■ Direction ■
Below are some records; quote exactly the lines from the one that contains "Reconstruct the object" through the one that contains "bypass_d = 2.2; // [1.4:0.1:2.4]", inclusive, and no others.

■ Record list ■
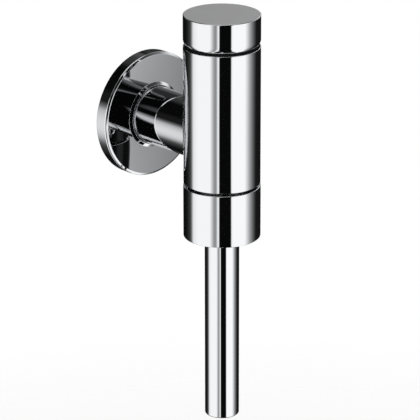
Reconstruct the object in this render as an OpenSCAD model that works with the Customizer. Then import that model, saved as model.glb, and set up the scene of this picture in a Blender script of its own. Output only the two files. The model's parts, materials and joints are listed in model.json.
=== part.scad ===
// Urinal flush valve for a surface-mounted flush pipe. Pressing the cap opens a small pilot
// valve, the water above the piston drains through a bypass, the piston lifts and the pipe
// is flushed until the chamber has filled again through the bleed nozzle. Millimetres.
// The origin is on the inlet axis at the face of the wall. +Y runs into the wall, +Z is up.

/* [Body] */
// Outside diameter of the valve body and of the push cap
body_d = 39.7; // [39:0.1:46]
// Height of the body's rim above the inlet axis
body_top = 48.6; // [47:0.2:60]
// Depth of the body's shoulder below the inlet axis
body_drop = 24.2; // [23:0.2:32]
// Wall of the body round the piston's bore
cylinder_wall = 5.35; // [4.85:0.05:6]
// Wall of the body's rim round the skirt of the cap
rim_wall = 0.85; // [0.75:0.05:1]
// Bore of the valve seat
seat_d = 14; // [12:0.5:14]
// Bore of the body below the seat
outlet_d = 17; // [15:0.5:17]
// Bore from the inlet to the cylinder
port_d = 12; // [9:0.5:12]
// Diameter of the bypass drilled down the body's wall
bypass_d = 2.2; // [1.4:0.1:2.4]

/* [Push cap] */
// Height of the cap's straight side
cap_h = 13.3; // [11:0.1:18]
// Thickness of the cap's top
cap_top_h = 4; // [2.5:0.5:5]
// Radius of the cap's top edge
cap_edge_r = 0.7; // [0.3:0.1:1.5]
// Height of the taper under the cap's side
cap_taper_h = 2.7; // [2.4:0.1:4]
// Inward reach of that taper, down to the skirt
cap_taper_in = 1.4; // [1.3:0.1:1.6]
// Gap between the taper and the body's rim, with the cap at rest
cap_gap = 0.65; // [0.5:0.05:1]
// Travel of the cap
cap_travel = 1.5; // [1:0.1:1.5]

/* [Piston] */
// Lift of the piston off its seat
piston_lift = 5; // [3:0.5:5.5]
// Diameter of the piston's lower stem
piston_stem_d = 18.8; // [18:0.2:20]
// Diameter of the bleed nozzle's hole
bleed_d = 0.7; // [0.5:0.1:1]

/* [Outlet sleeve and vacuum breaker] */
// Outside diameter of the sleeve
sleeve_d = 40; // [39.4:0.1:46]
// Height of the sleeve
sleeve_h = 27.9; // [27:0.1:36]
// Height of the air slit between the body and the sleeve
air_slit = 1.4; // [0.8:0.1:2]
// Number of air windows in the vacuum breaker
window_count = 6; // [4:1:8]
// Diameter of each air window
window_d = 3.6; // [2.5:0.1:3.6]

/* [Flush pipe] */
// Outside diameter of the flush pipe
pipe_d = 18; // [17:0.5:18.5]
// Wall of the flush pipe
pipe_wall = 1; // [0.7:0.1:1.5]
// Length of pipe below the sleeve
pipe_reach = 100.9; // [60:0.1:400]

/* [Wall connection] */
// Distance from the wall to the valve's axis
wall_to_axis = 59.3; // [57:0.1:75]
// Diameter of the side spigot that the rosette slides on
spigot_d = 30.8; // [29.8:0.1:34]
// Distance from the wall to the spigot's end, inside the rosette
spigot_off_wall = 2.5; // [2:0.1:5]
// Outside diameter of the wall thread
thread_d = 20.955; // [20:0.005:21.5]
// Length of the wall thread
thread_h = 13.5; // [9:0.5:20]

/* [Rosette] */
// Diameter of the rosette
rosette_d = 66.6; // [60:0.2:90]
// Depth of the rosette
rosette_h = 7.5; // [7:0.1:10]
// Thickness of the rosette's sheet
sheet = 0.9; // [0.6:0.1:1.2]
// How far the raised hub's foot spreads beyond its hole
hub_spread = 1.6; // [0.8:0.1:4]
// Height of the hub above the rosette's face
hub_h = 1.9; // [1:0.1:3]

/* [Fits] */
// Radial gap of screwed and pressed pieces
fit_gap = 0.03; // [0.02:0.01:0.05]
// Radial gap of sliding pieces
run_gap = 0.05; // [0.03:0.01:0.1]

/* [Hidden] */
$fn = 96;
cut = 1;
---
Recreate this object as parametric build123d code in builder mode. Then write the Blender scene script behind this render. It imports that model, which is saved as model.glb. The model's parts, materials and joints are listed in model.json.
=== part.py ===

■ Correct result ■
Reconstruct the object in this render as an OpenSCAD model that works with the Customizer. Then import that model, saved as model.glb, and set up the scene of this picture in a Blender script of its own. Output only the two files. The model's parts, materials and joints are listed in model.json.
=== part.scad ===
// Urinal flush valve for a surface-mounted flush pipe. Pressing the cap opens a small pilot
// valve, the water above the piston drains through a bypass, the piston lifts and the pipe
// is flushed until the chamber has filled again through the bleed nozzle. Millimetres.
// The origin is on the inlet axis at the face of the wall. +Y runs into the wall, +Z is up.

/* [Body] */
// Outside diameter of the valve body and of the push cap
body_d = 39.7; // [39:0.1:46]
// Height of the body's rim above the inlet axis
body_top = 48.6; // [47:0.2:60]
// Depth of the body's shoulder below the inlet axis
body_drop = 24.2; // [23:0.2:32]
// Wall of the body round the piston's bore
cylinder_wall = 5.35; // [4.85:0.05:6]
// Wall of the body's rim round the skirt of the cap
rim_wall = 0.85; // [0.75:0.05:1]
// Bore of the valve seat
seat_d = 14; // [12:0.5:14]
// Bore of the body below the seat
outlet_d = 17; // [15:0.5:17]
// Bore from the inlet to the cylinder
port_d = 12; // [9:0.5:12]
// Diameter of the bypass drilled down the body's wall
bypass_d = 2.2; // [1.4:0.1:2.4]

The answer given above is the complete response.